The failure of the on-stage critic

If politics is theatre, one of the defining features of the form is the presence of the on-stage critics – the media, or more specifically, the big name opinion leaders. They would like to imagine themselves as a Greek chorus commenting on the drama, but if they are, they’re a Greek chorus composed of unreliable narrators, actors as much as they are an audience.

For decades, a frequent comment from the on-stage critics has been that the show lacks spontaneity – too much of the drama is happening elsewhere, the players seem over-rehearsed and wooden. Instead there was a need for people to “speak human”, to have a “story”, to bring more “authenticity” to their roles.

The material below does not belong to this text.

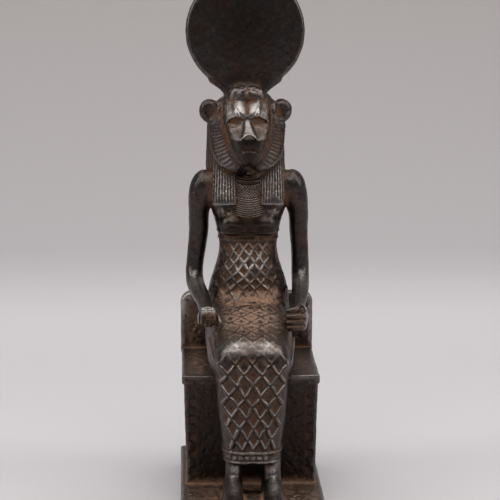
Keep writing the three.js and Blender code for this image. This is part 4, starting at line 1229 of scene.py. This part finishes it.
    def distance(self, x: Grid, y: Grid, z: Grid) -> Grid:
        """Give the distance to the face's skin."""
        step = 0.25
        front = self.front(x, z)
        lean_x = (self.front(x + step, z) - front) / step
        lean_z = (self.front(x, z + step) - front) / step
        skin = (front - y) / np.sqrt(1 + lean_x**2 + lean_z**2)
        return meet(skin, np.maximum(np.maximum(105.5 - z, z - 142.0), y - 40.0), 1.0)


@dataclass
class Face(Part):
    """The lion's face, with its ears and the rounded knob under the disc."""

    mask: Mask = field(default_factory=Mask)

    def model(self, clay: Clay) -> None:
        """Work the face into the clay."""
        skull = [
            [108.5, 4.0, 6, 6], [113, 6.4, 7, 6], [119, 9.4, 8, 6], [124, 11.6, 8.5, 6],
            [129.4, 12.8, 8.5, 6], [135.5, 12.0, 9, 6], [139.4, 10.8, 8.5, 6],
        ]
        clay.add(Loft(skull, 40, square=2.6, lean=((0, -1.1), (1, -1.1)), edge=2.0), 0.8)
        clay.add(self.mask, 1.0)
        self.ears(clay)
        self.knob(clay)

    def marks(self, x: Grid, y: Grid, z: Grid) -> dict["Dirt", Grid]:
        """Tell where the face has painted highlights, painted shade, dust and rust."""
        u = self.mask.across(x, z)
        far = np.abs(u)
        wide, _, edge, bridge, _ = self.mask.rows.at(z)
        brow, pad = self.mask.lines(far)
        face = smooth(edge + 2.5, edge + 1.0, y) * smooth(wide + 1.2, wide + 0.2, far)
        above = smooth(pad, pad + 0.4, z)
        lobes = np.exp(-((far - 2.9 - 0.22 * (z - 131)) / 2.4) ** 2 - ((z - 135) / 3.6) ** 2)
        arch = smooth(0.1, 0.7, z - brow) * smooth(5.0, 2.5, z - brow) * smooth(4.6, 5.8, far)
        arch = arch * smooth(10.9, 9.6, far)
        nose = smooth(bridge + 1.0, bridge - 0.4, far) * above * smooth(130.6, 129.4, z)
        corner = np.exp(-((far - wide + 3.0) / 1.5) ** 2) * above * smooth(pad + 4.5, pad + 1.0, z)
        cheek = smooth(bridge + 0.5, bridge + 1.6, far) * smooth(wide - 1.2, wide - 2.0, far) * above
        line = self.mask.slit(far)
        eye = np.exp(-((far - 6.6) / 3.4) ** 4) * smooth(line - 2.4, line - 0.8, z)
        eye = eye * smooth(brow + 0.4, brow - 0.4, z)
        slit = np.exp(-((far - 6.8) / 2.9) ** 4 - ((z - line - 0.3) / 0.75) ** 2)
        part = np.exp(-(u / 0.85) ** 2) * smooth(131, 133, z)
        # Painted shade under the nose pad and in the eye slits; painted highlights on the brow lobes, the
        # brow's arch, the nose and the corners of the face.
        return {Dirt.SOOT: face * np.maximum(0.95 * (1 - above), slit),
                Dirt.POLISH: face * (
                    1.1 * lobes * (1 - part) + 1.0 * arch + 0.5 * nose + 0.8 * corner + 0.3 * cheek),
                Dirt.DUST: 0.2 * face * cheek * smooth(line - 1.0, line - 3.0, z),
                Dirt.RUST: face * (0.9 * eye * (1 - slit) + 0.12 * cheek + 0.7 * part)}

    def ears(self, clay: Clay) -> None:
        """Model the rounded ears with their shallow cups."""
        for side in (-1, 1):
            clay.add(Egg((side * 18.7 + LEAN, 42.4, 132.4), (5.6, 3.4, 6.4), side * -12), 2.2)
            clay.carve(Egg((side * 19.5 + LEAN, 36.2, 133.2), (5.2, 3.7, 6.0), side * -14), 0.7)
        clay.emboss((15, 36, 124), (27, 44, 140), lambda x, y, z: 0.35 * GRAIN.at(x, y, z, 1.8))

    def knob(self, clay: Clay) -> None:
        """Model the dome at the foot of the disc, with its worn and grainy detail."""
        clay.add(Egg((LEAN + 0.4, 34.2, 141.8), (10.2, 5.8, 4.8)), 1.6)
        clay.add(Egg((LEAN - 0.4, 29.6, 143.0), (1.4, 1.4, 2.6)), 0.8)
        clay.add(Egg((LEAN + 4.2, 28.9, 143.0), (1.4, 0.9, 1.2)), 0.2)
        clay.carve(Egg((LEAN + 4.2, 28.0, 143.0), (0.55, 0.5, 0.45)), 0.2)
        low, high = (-15, 22, 134), (13, 40, 147)
        clay.emboss(low, high, lambda x, y, z: (
            0.3 * GRAIN.at(x, y, z, 1.4) + 0.3 * UNEVEN.at(x, y, z, 2.6)) * smooth(137, 140, z))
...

This was a little self-contradictory – nobody was more conscious of the performative and theatrical nature of what was going on than the on-stage critics, almost by definition. Also, the very idea of an on-stage critic requires that a lot of the drama has to happen off-stage, or at least have a hidden, exoteric second-order reading. If it were immediately scrutable to the audience there would be nothing for the critic to interpret and no point in the cult of savvy.

Really, what the critics were complaining about when they complained about “spin” was that not enough of the drama was happening while they were on stage. They wanted politicians to do dramatic stuff in interviews, on talk-show platforms, and in the Westminster corridors. Their real objection was the quintessentially and stereotypically stagey one that they wanted more of the limelight, and would throw a hissy fit if they didn’t get it. The structural conditions of the 2000s were part of the problem; a government with a large and relatively compact majority doesn’t generate a lot of day-to-day political crises.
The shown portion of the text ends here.